Your task: Copy exactly the block of lines between the one containing "Write the OpenSCAD" and the one containing "at the ball.", inclusive.

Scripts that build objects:
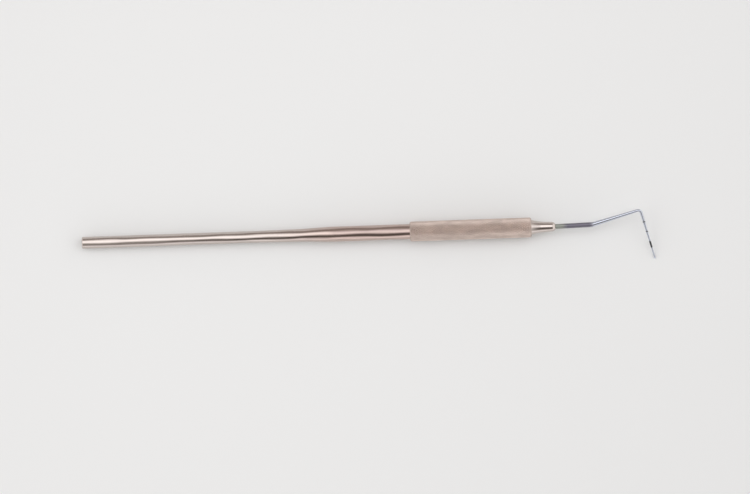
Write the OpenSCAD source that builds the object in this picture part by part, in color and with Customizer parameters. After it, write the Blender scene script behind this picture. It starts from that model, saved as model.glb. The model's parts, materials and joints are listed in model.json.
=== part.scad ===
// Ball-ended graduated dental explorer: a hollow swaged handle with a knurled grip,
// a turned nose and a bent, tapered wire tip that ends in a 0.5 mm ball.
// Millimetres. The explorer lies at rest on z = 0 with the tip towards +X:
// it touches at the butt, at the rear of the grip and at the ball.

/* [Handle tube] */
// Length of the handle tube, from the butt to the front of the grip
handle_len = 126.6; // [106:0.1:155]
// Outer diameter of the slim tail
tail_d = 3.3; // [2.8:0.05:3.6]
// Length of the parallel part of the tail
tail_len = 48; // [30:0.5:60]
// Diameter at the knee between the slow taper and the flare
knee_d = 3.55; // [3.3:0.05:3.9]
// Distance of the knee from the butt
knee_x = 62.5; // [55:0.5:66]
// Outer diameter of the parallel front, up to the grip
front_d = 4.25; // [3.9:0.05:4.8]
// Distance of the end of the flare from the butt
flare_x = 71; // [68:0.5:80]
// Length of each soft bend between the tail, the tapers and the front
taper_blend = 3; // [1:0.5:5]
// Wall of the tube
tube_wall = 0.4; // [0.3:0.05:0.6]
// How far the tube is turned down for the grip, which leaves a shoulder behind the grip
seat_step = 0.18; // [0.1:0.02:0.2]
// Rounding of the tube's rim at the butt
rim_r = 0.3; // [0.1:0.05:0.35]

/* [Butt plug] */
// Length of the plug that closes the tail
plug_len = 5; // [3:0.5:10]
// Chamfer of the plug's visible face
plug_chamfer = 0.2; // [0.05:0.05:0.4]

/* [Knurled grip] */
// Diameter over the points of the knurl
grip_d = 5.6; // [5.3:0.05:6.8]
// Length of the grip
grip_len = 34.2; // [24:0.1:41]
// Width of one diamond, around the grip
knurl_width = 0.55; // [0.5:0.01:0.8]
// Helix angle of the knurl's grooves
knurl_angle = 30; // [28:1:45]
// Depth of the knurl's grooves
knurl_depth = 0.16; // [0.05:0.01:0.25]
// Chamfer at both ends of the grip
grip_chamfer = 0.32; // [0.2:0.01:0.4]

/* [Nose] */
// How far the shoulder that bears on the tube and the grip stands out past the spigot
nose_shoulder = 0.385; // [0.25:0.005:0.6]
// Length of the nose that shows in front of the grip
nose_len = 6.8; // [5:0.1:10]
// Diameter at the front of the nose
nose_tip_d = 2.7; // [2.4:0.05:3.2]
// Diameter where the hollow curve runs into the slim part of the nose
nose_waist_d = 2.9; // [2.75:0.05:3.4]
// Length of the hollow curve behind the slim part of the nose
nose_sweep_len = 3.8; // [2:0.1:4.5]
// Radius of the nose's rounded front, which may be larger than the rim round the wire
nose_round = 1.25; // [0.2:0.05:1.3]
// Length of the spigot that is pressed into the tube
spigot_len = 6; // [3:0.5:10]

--

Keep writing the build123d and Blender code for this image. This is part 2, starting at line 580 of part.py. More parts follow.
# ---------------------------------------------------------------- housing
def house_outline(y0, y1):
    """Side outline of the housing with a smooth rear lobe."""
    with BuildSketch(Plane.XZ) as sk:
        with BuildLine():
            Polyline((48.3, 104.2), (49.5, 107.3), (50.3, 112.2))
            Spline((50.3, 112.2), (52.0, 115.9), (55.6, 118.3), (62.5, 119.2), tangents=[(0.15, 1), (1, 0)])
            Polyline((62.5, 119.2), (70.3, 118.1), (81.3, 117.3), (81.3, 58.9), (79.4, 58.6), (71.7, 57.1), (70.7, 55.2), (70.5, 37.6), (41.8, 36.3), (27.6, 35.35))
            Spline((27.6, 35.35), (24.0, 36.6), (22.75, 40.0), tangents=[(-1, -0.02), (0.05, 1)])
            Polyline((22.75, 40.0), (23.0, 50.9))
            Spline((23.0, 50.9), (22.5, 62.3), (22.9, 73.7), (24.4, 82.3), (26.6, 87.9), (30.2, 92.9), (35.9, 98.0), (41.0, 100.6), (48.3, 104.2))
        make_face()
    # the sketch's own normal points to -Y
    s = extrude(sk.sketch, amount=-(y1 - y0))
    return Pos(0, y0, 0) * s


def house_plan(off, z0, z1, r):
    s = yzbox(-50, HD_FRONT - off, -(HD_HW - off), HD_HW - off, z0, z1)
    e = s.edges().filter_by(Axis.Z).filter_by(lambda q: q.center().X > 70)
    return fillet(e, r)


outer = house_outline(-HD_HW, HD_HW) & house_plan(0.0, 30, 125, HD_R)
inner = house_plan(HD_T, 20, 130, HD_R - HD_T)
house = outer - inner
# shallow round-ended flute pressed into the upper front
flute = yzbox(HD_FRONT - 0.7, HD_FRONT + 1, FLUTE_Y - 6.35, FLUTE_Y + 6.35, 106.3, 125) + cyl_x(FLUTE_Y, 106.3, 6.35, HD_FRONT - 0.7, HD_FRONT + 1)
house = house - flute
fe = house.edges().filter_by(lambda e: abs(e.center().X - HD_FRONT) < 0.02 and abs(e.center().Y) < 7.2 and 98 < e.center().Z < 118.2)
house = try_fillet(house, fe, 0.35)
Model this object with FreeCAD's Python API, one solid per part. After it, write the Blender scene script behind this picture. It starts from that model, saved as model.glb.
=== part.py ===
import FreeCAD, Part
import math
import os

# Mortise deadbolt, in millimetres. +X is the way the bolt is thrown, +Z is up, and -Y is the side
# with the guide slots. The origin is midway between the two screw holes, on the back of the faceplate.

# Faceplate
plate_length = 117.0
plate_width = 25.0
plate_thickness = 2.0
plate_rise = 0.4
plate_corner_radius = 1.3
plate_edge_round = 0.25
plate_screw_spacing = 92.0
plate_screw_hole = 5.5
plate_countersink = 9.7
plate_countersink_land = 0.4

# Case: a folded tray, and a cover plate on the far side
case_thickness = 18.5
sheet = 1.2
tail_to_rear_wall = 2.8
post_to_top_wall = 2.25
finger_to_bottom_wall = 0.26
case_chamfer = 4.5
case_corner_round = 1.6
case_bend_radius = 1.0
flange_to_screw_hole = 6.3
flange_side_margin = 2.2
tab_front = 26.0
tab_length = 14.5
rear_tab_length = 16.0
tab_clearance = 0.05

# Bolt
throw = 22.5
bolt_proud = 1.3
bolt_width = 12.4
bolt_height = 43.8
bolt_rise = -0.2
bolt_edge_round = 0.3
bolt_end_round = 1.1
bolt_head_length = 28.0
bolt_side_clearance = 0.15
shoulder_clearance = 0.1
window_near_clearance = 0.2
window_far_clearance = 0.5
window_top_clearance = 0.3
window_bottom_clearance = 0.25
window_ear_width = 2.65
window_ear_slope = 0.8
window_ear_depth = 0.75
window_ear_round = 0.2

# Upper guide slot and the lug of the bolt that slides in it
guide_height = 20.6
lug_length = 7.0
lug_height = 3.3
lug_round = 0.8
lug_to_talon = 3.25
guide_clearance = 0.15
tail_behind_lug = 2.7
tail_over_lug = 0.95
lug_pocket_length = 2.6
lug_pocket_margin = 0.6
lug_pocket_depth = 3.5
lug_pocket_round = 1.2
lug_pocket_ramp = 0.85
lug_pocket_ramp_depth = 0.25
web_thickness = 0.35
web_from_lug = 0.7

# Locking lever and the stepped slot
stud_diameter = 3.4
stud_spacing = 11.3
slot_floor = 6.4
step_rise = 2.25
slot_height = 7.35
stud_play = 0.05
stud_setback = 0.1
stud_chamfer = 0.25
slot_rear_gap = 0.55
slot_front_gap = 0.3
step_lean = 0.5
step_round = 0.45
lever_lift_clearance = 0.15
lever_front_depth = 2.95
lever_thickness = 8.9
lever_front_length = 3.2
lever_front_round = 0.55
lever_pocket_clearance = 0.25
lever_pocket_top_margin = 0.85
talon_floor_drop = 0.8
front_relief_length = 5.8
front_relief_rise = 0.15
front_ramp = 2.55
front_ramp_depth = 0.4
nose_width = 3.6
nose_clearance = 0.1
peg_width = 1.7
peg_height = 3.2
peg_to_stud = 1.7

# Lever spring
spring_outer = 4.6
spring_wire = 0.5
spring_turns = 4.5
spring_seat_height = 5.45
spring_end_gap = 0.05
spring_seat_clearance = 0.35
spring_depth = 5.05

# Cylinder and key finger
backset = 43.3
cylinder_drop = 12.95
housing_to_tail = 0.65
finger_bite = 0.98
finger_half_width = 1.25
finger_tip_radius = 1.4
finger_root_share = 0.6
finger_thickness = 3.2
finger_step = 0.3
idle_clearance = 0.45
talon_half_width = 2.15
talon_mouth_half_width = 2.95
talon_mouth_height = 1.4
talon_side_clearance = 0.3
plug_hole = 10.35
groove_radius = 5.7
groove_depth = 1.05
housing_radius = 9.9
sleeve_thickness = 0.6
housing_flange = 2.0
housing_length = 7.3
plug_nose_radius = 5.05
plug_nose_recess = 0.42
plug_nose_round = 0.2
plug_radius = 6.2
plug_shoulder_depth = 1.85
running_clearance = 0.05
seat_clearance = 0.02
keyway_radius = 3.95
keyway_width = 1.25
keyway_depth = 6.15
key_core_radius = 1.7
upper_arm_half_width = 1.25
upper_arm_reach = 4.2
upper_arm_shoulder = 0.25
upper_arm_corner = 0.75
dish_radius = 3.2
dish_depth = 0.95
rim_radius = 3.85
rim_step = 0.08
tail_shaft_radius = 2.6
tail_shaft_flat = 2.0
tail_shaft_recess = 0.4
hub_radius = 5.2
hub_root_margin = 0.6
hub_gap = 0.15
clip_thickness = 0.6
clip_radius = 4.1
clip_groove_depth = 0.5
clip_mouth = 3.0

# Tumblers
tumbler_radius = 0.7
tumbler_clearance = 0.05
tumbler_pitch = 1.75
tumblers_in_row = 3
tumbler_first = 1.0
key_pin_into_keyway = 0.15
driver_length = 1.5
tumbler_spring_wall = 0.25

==

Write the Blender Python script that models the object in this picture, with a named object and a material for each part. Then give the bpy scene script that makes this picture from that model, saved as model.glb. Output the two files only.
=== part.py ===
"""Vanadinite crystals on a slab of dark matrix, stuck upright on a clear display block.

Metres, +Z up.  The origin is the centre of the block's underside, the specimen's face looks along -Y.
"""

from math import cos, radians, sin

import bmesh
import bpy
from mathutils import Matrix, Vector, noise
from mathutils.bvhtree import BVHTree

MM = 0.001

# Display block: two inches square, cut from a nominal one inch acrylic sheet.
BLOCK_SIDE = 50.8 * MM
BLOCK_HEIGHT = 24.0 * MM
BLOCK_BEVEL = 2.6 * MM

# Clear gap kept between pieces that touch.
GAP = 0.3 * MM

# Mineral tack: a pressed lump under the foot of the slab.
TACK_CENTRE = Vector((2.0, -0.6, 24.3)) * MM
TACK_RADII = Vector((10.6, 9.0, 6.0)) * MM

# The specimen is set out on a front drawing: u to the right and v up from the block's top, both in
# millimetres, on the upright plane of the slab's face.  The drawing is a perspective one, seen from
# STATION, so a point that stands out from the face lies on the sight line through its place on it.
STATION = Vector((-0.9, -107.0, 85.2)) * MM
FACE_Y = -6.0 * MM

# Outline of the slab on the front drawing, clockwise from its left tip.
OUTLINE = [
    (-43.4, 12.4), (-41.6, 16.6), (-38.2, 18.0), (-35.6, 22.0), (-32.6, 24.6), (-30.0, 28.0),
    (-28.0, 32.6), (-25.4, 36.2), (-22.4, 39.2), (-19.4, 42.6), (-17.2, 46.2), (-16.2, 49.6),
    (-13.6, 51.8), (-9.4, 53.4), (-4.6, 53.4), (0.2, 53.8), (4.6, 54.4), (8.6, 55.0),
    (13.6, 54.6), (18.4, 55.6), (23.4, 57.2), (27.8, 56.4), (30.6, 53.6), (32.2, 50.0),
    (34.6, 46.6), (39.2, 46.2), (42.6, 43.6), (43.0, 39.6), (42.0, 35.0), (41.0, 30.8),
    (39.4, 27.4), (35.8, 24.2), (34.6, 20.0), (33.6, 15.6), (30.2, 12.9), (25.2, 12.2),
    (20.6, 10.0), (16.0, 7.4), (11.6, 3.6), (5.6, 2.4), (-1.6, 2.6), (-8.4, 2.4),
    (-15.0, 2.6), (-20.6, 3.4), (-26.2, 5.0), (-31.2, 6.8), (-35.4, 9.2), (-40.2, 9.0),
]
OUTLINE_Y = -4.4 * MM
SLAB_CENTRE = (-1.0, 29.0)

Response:
Write the OpenSCAD source that builds the object in this picture part by part, in color and with Customizer parameters. After it, write the Blender scene script behind this picture. It starts from that model, saved as model.glb. The model's parts, materials and joints are listed in model.json.
=== part.scad ===
// Ball-ended graduated dental explorer: a hollow swaged handle with a knurled grip,
// a turned nose and a bent, tapered wire tip that ends in a 0.5 mm ball.
// Millimetres. The explorer lies at rest on z = 0 with the tip towards +X:
// it touches at the butt, at the rear of the grip and at the ball.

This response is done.